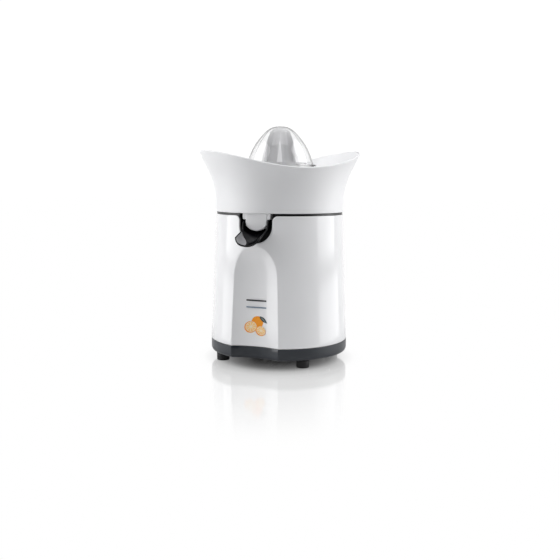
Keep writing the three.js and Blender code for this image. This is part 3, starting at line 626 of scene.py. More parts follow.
def base_pan():
    edge = math.asin(FRONT_HALF / RADIUS_BOTTOM)
    columns = front_columns()
    back = [edge + (2 * math.pi - 2 * edge) * k / 150 for k in range(1, 150)]

    def ring(z, sunk):
        front = [front_point(x, z, RADIUS_BOTTOM, sunk) for x in columns]
        return front + [place(*around(RADIUS_BOTTOM - sunk, turn), z) for turn in back]

    def bottom_edge(k):
        turn = math.pi / 2 * k / 6
        return BASE_BOTTOM + BASE_EDGE_UP * (1 - math.cos(turn)), BASE_EDGE_IN * (1 - math.sin(turn))

    levels = [bottom_edge(k) for k in range(7)]
    levels += [(z, 0) for z in (15, 18, BASE_TOP - 0.3)] + [(BASE_TOP, 0.3)]
    levels += [(BASE_TOP, BASE_WALL), (BASE_BOTTOM + BASE_FLOOR, BASE_WALL)]
    bm = bmesh.new()
    rings = [[bm.verts.new(p) for p in ring(z, sunk)] for z, sunk in levels]
    for lower, upper in zip(rings, rings[1:]):
        bridge(bm, lower, upper)
    for closing, z in ((rings[0], BASE_BOTTOM), (rings[-1], BASE_BOTTOM + BASE_FLOOR)):
        bridge(bm, closing, [bm.verts.new(place(0, 0, z))])
    piece = finished("base_pan_skin", bm, 40)
    cut = (BASE_BOTTOM - 1, BASE_BOTTOM + BASE_FLOOR + 2)
    tools = [disc(1.8, middle_of(f"base_screw_{k}"), *cut) for k in (1, 2, 3)]
    tools += [disc(3, middle_of(f"foot_{k}"), *cut) for k in (1, 2, 3, 4)]
    for x in (-24, -12, 0, 12, 24):
        slot = arc((x, 6), 1.5, 0, 180, 10) + arc((x, -34), 1.5, 180, 360, 10)
        tools.append(slab("tool", slot, "z", *cut))
    return carved(piece, tools, sharp_deg=40)


dressed(base_pan(), dark_base, "housing", ["base_pan"])


def foot_pad(node):
    top = BASE_BOTTOM - 0.3
    outline = [(0, 0), (7.0, 0, 0.9), (7.2, top, 0.7), (2.7, top), (2.7, top + 4.6, 0.4), (0, top + 4.6)]
    return lathe(f"{node}_pad", rounded(outline), 64, centre=middle_of(node))


for node in ("foot_1", "foot_2", "foot_3", "foot_4"):
    dressed(foot_pad(node), rubber, "housing", [node])


def cord_grommet():
    z = middle_height_of("cord_grommet")
    inside_wall = [(3.6, 69.2, 0.5), (7.6, 69.2, 0.4), (7.6, 72.6)]
    groove = [(5.6, 72.6), (5.6, 77.3)]
    outside_wall = [(8.2, 77.3), (8.0, 80.2, 1.1), (3.6, 80.4, 0.9)]
    turns = [2 * math.pi * k / 64 for k in range(64)]
    bm = bmesh.new()
    rings = []
    for radius, y in rounded(inside_wall + groove + outside_wall):
        rings.append([bm.verts.new(place(radius * math.cos(t), y, z + radius * math.sin(t))) for t in turns])
    for ring, other in zip(rings, rings[1:] + rings[:1]):
        bridge(bm, ring, other)
    return finished("cord_grommet_ring", bm)


dressed(cord_grommet(), black_satin, "housing", ["cord_grommet"])

# ---------------------------------------------------------------- deck, collar and spout liner
DECK_BOTTOM = SHELL_TOP + 0.3
LINER_BACK_Y, LINER_WALL, GAP = 51.8, 0.8, 0.3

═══

Problem requirements:
Everything from the first line of the data through the line containing "back = [edge" should be echoed exactly. Add nothing.

Response:
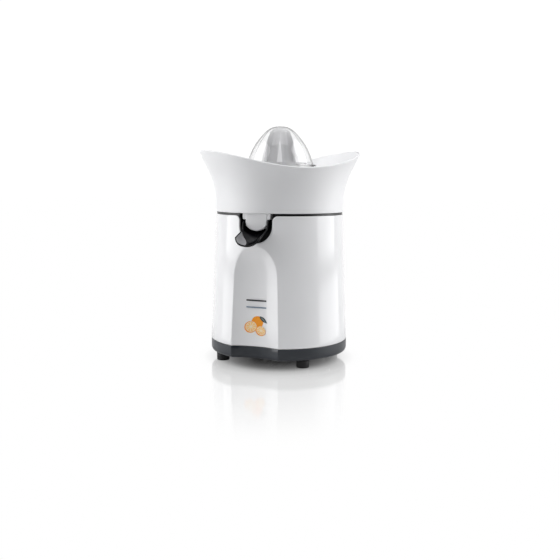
Keep writing the three.js and Blender code for this image. This is part 3, starting at line 626 of scene.py. More parts follow.
def base_pan():
    edge = math.asin(FRONT_HALF / RADIUS_BOTTOM)
    columns = front_columns()
    back = [edge + (2 * math.pi - 2 * edge) * k / 150 for k in range(1, 150)]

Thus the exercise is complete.